Jak się dowiadujemy z mediów społecznościowych, radykalnych wzrostów cen produktów spożywczych, w tym pieczywa z powodu drogiej pszenicy nie przewiduje Marcin Wroński, zastępca Dyrektora Generalnego Krajowego Ośrodka Wsparcia Rolnictwa.
Dyrektor Wroński udzielił wywiadu Gazecie Pomorskiej. Zwraca w nim uwagę na fakt, że koszt surowca w wypieku chleba to zaledwie 10-12% procent ogólnych kosztów produkcji.

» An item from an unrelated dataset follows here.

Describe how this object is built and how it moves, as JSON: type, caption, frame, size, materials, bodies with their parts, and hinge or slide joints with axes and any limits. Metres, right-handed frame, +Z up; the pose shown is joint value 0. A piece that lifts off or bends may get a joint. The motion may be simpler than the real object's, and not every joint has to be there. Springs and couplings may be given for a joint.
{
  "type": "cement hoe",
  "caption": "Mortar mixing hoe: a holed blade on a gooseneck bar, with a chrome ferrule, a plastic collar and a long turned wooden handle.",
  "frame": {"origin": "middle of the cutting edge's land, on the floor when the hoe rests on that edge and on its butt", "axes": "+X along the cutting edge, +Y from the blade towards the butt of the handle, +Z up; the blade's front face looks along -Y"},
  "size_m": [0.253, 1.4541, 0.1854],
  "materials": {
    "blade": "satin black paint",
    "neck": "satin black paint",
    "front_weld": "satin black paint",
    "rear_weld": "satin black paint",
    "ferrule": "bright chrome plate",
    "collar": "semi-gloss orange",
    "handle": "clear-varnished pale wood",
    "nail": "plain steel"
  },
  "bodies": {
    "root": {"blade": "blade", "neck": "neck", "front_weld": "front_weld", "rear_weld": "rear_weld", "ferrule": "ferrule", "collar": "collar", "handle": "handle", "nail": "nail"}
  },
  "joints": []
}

- Przemysł piekarniczy jest bardzo energochłonny, w związku z tym poziom cen energii znacząco wpływa na ceny pieczywa. Duży wpływ ma również cena paliw, z uwagi na istotne znaczenie transportu w procesie ich produkcji i dystrybucji oraz koszty pracowników. Koszt ziarna to około 10-12% ogólnych kosztów w produkcji pieczywa, więc dużych wzrostów cen bym się nie spodziewał - powiedział Marcin Wroński zastępca dyrektor generalny KOWR.
Zgodnie z danymi Zintegrowanego Systemu Rolniczej Informacji Rynkowej w Ministerstwie Rolnictwa i Rozwoju Wsi, na polskim rynku między 18 a 24 stycznia 2021 r. w zakładach zbożowych objętych monitoringiem za pszenicę konsumpcyjną przeciętnie płacono 914 zł/t, o 1% mniej niż w poprzednim tygodniu oraz o 5% więcej niż miesiąc wcześniej. Te kwoty są także o około 25% wyższe niż przed rokiem. Jak zwracaliśmy uwagę w minionym tygodniu, głównym powodem tak wysokich cen jest bardzo intensywny eksport pszenicy i pozostałych zbóż z Polski, w czasie, gdy inne kraje, będące potentatami w produkcji zbóż wprowadzają ochronę własnego rynku i mechanizmy utrudniające eksport. Robi to - na przykład Rosja, wprowadzając podatek eksportowy na pszenicę.
Czy więc chleb w Polsce zdrożeje czy nie? Wszyscy obserwujemy niewielkie, ale systematyczne podwyżki cen żywności. Na razie znacznie wzrosły ceny pasz opartych na zbożach, co jest bardzo niekorzystne dla produkcji zwierzęcej.